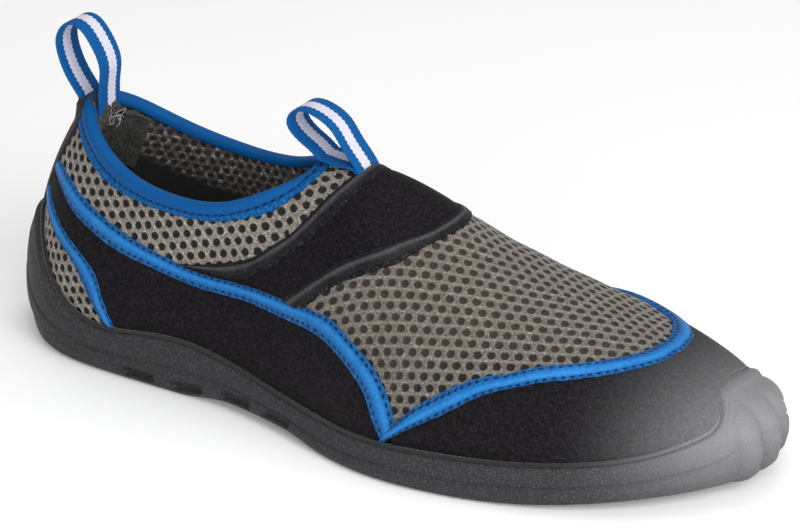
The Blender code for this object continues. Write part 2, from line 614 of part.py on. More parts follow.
def tape_rows(table, steps, mirrored):
    """The two edges of a tape, read at even steps along its table."""
    row = np.linspace(0, 1, len(table["turn"]))
    at = np.linspace(0, 1, steps + 1)
    edges = [spline(row, table[key], at) for key in ("turn", "up", "low_turn", "low_up")]
    if mirrored:
        edges[0] = 360 - edges[0]
        edges[2] = 360 - edges[2]
    return [edges[0], np.clip(edges[1], 0, 1), edges[2], np.clip(edges[3], 0, 1)]


def tape_sections(edges, strips):
    """Closed cross-sections of a tape: a flat inner face and an outer face with eased corners."""
    turn, up, low_turn, low_up = edges
    under = [(i / strips, 0.0) for i in range(strips + 1)]
    over = [(i / strips, 1.0) for i in range(strips - 1, 0, -1)]
    corners = []
    for share, lift in under + [(1.0, 0.75), (0.84, 1.0)] + over + [(0.16, 1.0), (0.0, 0.75)]:
        at_turn = turn + (low_turn - turn) * share
        height = GAP + TAPE_THICKNESS * lift
        corners.append(on_upper(at_turn, up + (low_up - up) * share, height + 0 * at_turn))
    return np.stack(corners, 1)


def build_tape(name, table, steps, finish, collection, mirrored=False, strips=2):
    """Tape sewn on the upper along one side."""
    sections = tape_sections(tape_rows(table, steps, mirrored), strips)
    numbers = np.arange(sections.shape[0] * sections.shape[1]).reshape(sections.shape[:2])
    return add_solid(name, sections.reshape(-1, 3), tube_faces(numbers), finish, collection)


def build_saddle_tape(name, table, steps, finish, collection):
    """Tape that climbs one side, crosses the ridge and goes down the other."""
    left = tape_sections(tape_rows(table, steps, False), 2)
    right = tape_sections(tape_rows(table, steps, True), 2)[::-1][1:]
    sections = np.concatenate([left, right])
    numbers = np.arange(sections.shape[0] * sections.shape[1]).reshape(sections.shape[:2])
    return add_solid(name, sections.reshape(-1, 3), tube_faces(numbers), finish, collection)


def build_webbing(name, path, collection):
    """Webbing strip of even width across the shoe, carried along a path of x and z."""
    path = np.asarray(path, float)
    row = np.linspace(0, 1, len(path))
    at = np.linspace(0, 1, 3 * (len(path) - 1) + 1)
    x = spline(row, path[:, 0], at)
    z = spline(row, path[:, 1], at)
    dx = np.gradient(x)
    dz = np.gradient(z)
    length = np.hypot(dx, dz)
    sx = -dz / length * WEBBING_THICKNESS / 2
    sz = dx / length * WEBBING_THICKNESS / 2
    half = 0 * x + WEBBING_WIDTH / 2
    ring = [np.stack([x + sx, -half, z + sz], -1), np.stack([x + sx, half, z + sz], -1),
            np.stack([x - sx, half, z - sz], -1), np.stack([x - sx, -half, z - sz], -1)]
    grid = np.stack(ring, 1)
    numbers = np.arange(grid.shape[0] * 4).reshape(-1, 4)
    return add_solid(name, grid.reshape(-1, 3), tube_faces(numbers), "webbing", collection)


def loop_points(table, length, fold):
    """The free run of a loop, in x and z, from its table and the collar's fold."""
    return [fold + length * np.array([run, rise]) for run, rise in zip(table["run"], table["rise"])]


def build_heel_loop(collection):
    """Heel pull loop: its tails hang down on both faces of the binding at the heel."""
    over = GAP + BINDING_THICKNESS + GAP + WEBBING_THICKNESS / 2
    inside = -UPPER_WALL - over - INSIDE_GAP - HEEL_LOOP_STANDOFF
    ups = np.array([0.80, 0.90, 1.0])
    front = on_upper(np.zeros(3), ups, np.full(3, inside))[:, ::2]
    back = on_upper(np.zeros(3), ups, np.full(3, over))[:, ::2]
    fold = np.array([COLLAR_REAR_X, HEEL_HEIGHT])
    path = [*front, *loop_points(HEEL_LOOP, HEEL_LOOP_LENGTH, fold), *back[::-1]]
    return build_webbing("heel_pull_loop", path, collection)


def build_instep_loop(collection):
    """Instep pull loop: both tails lie on the saddle in front of the throat, one on the other."""
    over = GAP + BINDING_THICKNESS + GAP + WEBBING_THICKNESS / 2
    flat = GAP + WEBBING_THICKNESS / 2
    low_tail = on_upper(THROAT_TURN + np.array([8.3, 6.6, 4.6, 2.5]), np.ones(4),
                        np.array([flat, flat, over, over]))[:, ::2]
    high_tail = on_upper(THROAT_TURN + np.array([7.5, 8.3]), np.ones(2),
                         np.full(2, flat + WEBBING_THICKNESS + GAP))[:, ::2]
    fold = np.array([THROAT_X, float(top_line(THROAT_TURN)[2])])
    path = [*low_tail, *loop_points(INSTEP_LOOP, INSTEP_LOOP_LENGTH, fold), *high_tail]
    return build_webbing("instep_pull_loop", path, collection)


def main():
    clear_scene()
    shoe = bpy.data.collections.new("water_shoe")
    cutters = bpy.data.collections.new("cutters")
    bpy.context.scene.collection.children.link(shoe)
    bpy.context.scene.collection.children.link(cutters)
    build_outsole(shoe, cutters)
    build_insole(shoe)
    build_upper(shoe)
    build_binding(shoe)
    build_tape("heel_strip", HEEL_STRIP, 6, "black", shoe, strips=4)
    build_tape("side_tape_outer", SIDE_TAPE, 24, "blue", shoe)
    build_tape("side_tape_inner", SIDE_TAPE, 24, "blue", shoe, mirrored=True)
    build_tape("vamp_tape", VAMP_TAPE, 60, "blue", shoe)
    build_tape("heel_tape_outer", HEEL_TAPE, 12, "blue", shoe)
    build_tape("heel_tape_inner", HEEL_TAPE, 12, "blue", shoe, mirrored=True)
    build_saddle_tape("saddle_rear_tape", SADDLE_REAR_TAPE, 20, "black", shoe)
    build_saddle_tape("saddle_front_tape", SADDLE_FRONT_TAPE, 14, "black", shoe)
    build_heel_loop(shoe)
    build_instep_loop(shoe)


main()
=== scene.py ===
import math

import bmesh
import bpy
import numpy as np
from mathutils import Matrix, Vector


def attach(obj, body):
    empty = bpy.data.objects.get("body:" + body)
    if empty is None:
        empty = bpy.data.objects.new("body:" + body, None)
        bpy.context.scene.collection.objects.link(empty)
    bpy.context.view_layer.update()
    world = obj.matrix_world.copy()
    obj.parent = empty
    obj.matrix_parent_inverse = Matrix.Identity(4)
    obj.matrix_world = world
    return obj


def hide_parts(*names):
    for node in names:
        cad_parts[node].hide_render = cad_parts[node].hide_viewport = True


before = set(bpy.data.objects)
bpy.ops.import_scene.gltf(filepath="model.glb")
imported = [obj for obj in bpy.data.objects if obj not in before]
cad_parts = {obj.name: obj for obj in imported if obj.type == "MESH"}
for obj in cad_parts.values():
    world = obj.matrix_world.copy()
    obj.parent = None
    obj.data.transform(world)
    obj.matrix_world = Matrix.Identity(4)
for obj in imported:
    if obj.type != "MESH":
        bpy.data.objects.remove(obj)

bl_info = {
    "name": "Water Shoe",
    "version": (1, 0, 0),
    "blender": (4, 5, 0),
    "location": "View3D > Sidebar > Water Shoe",
    "description": "Dresses the frame of a slip-on water shoe in mesh, foam cloth, tape, webbing and rubber",
    "category": "Object",
}

# Last and its sections: named values that part.py has too, but for BLEND_LEAST
LAST_LENGTH = 0.276
BALL_WIDTH = 0.096
HEEL_HEIGHT = 0.087
INSTEP_HEIGHT = 0.083
COLLAR_REAR_X = -0.1135
THROAT_X = -0.0205
THROAT_TURN = 86.0
COLLAR_HALF_WIDTH = 0.0242
COLLAR_REAR_POWER = 2.1
COLLAR_FRONT_POWER = 2.4
APEX_X = 0.095
APEX_SWING = 0.006
SLOPE_STEP = 0.01
SLOPE_FADE = 0.2
BLEND_TURN = 9.0
BLEND_REACH = 12.0
BLEND_LEAST = 0.02
RIM_NORMAL = 0.96
RIDGE_SHARE = 0.06
RIDGE_TURN = 5.0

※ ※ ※

=== PROBLEM TO WORK ON ===
All lines in the listing above from the line containing "fold = np.array([THROAT_X, float(top_line(THROAT_TURN)[2])])" to the line containing "obj.parent = None", inclusive, should be retyped exactly; no other lines should appear.

=== ANSWER ===
    fold = np.array([THROAT_X, float(top_line(THROAT_TURN)[2])])
    path = [*low_tail, *loop_points(INSTEP_LOOP, INSTEP_LOOP_LENGTH, fold), *high_tail]
    return build_webbing("instep_pull_loop", path, collection)


def main():
    clear_scene()
    shoe = bpy.data.collections.new("water_shoe")
    cutters = bpy.data.collections.new("cutters")
    bpy.context.scene.collection.children.link(shoe)
    bpy.context.scene.collection.children.link(cutters)
    build_outsole(shoe, cutters)
    build_insole(shoe)
    build_upper(shoe)
    build_binding(shoe)
    build_tape("heel_strip", HEEL_STRIP, 6, "black", shoe, strips=4)
    build_tape("side_tape_outer", SIDE_TAPE, 24, "blue", shoe)
    build_tape("side_tape_inner", SIDE_TAPE, 24, "blue", shoe, mirrored=True)
    build_tape("vamp_tape", VAMP_TAPE, 60, "blue", shoe)
    build_tape("heel_tape_outer", HEEL_TAPE, 12, "blue", shoe)
    build_tape("heel_tape_inner", HEEL_TAPE, 12, "blue", shoe, mirrored=True)
    build_saddle_tape("saddle_rear_tape", SADDLE_REAR_TAPE, 20, "black", shoe)
    build_saddle_tape("saddle_front_tape", SADDLE_FRONT_TAPE, 14, "black", shoe)
    build_heel_loop(shoe)
    build_instep_loop(shoe)


main()
=== scene.py ===
import math

import bmesh
import bpy
import numpy as np
from mathutils import Matrix, Vector


def attach(obj, body):
    empty = bpy.data.objects.get("body:" + body)
    if empty is None:
        empty = bpy.data.objects.new("body:" + body, None)
        bpy.context.scene.collection.objects.link(empty)
    bpy.context.view_layer.update()
    world = obj.matrix_world.copy()
    obj.parent = empty
    obj.matrix_parent_inverse = Matrix.Identity(4)
    obj.matrix_world = world
    return obj


def hide_parts(*names):
    for node in names:
        cad_parts[node].hide_render = cad_parts[node].hide_viewport = True


before = set(bpy.data.objects)
bpy.ops.import_scene.gltf(filepath="model.glb")
imported = [obj for obj in bpy.data.objects if obj not in before]
cad_parts = {obj.name: obj for obj in imported if obj.type == "MESH"}
for obj in cad_parts.values():
    world = obj.matrix_world.copy()
    obj.parent = None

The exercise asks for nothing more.